**Records provided:**
● ● ● ●
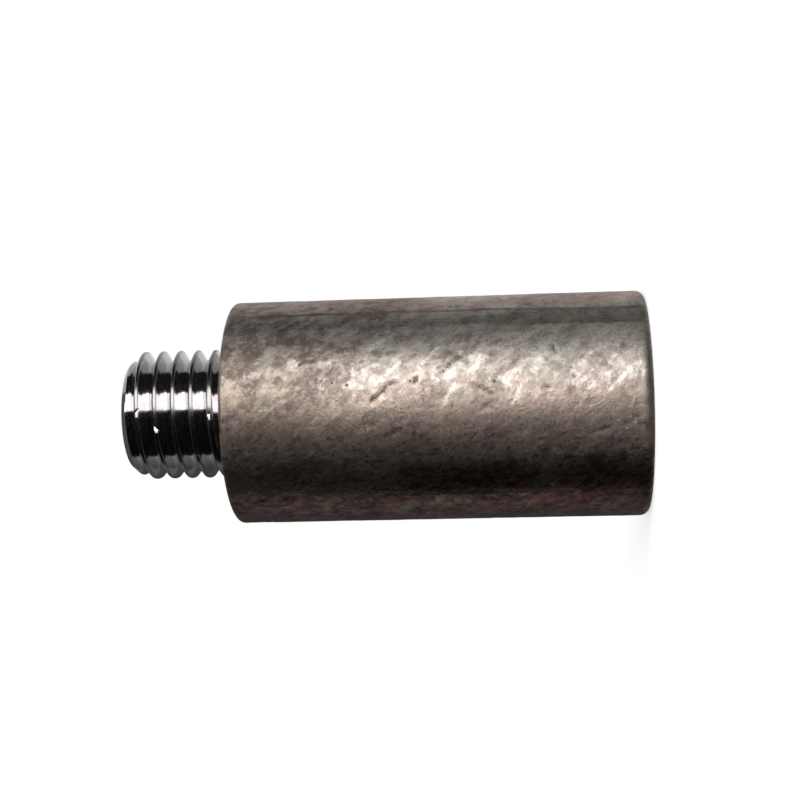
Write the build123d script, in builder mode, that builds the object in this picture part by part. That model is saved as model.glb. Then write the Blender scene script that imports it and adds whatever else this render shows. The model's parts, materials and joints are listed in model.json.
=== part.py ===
● ● ● ●
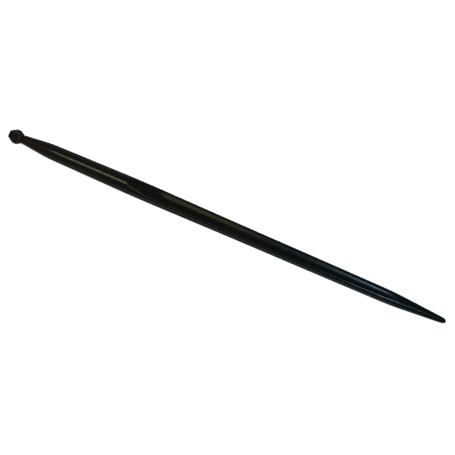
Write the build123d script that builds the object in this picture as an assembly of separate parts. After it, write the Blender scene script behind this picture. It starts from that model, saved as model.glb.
● ● ● ●
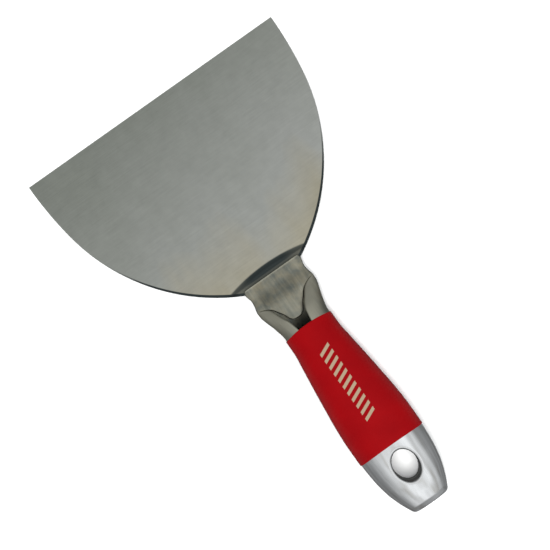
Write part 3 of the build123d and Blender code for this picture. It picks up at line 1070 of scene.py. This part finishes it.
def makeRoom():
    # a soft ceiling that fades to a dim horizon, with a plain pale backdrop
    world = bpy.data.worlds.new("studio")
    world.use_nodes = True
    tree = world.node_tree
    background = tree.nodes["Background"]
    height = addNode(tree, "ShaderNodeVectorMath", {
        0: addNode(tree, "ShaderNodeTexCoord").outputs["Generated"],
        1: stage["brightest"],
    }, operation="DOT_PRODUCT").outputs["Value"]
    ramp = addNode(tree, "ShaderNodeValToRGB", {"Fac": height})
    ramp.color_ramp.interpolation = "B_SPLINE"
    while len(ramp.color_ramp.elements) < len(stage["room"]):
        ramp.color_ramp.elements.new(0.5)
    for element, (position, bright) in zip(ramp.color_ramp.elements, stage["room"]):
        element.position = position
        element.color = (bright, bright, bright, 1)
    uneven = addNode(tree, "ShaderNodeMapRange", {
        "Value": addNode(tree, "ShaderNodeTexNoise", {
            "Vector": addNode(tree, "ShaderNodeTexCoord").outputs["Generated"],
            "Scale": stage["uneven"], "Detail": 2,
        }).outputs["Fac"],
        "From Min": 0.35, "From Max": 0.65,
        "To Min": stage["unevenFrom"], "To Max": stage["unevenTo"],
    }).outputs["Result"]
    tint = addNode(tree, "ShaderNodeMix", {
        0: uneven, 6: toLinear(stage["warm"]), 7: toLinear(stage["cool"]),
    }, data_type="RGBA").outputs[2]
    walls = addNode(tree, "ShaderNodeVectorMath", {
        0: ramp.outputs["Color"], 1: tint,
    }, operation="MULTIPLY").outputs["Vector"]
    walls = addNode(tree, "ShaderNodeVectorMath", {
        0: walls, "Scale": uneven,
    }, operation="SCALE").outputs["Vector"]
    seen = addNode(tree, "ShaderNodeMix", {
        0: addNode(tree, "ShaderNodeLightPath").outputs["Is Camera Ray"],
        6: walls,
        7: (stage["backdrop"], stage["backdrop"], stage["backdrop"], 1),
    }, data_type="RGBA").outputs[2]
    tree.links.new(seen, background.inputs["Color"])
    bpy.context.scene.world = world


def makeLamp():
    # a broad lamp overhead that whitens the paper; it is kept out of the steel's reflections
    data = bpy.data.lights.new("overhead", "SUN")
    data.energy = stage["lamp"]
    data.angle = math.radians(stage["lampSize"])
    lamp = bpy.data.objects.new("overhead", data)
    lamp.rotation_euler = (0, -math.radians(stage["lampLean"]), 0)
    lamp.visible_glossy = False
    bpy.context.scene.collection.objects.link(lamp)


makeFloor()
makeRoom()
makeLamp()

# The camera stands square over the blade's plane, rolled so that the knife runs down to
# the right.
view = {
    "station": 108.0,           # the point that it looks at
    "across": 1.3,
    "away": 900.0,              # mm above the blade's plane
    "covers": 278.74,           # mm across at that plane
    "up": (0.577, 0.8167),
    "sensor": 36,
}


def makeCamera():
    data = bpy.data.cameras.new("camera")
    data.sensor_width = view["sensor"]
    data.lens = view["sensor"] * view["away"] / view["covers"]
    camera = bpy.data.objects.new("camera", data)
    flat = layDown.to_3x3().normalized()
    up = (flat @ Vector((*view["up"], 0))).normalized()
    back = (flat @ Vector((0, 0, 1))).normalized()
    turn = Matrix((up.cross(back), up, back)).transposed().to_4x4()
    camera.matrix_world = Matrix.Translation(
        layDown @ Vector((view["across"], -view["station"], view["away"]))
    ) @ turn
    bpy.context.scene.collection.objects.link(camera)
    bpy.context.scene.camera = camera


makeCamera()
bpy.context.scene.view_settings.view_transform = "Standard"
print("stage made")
● ● ● ●
**Do this:**
Find all lines with "Blender" in them and copy each one.

**The result:**
Write the build123d script, in builder mode, that builds the object in this picture part by part. That model is saved as model.glb. Then write the Blender scene script that imports it and adds whatever else this render shows. The model's parts, materials and joints are listed in model.json.
Write the build123d script that builds the object in this picture as an assembly of separate parts. After it, write the Blender scene script behind this picture. It starts from that model, saved as model.glb.
Write part 3 of the build123d and Blender code for this picture. It picks up at line 1070 of scene.py. This part finishes it.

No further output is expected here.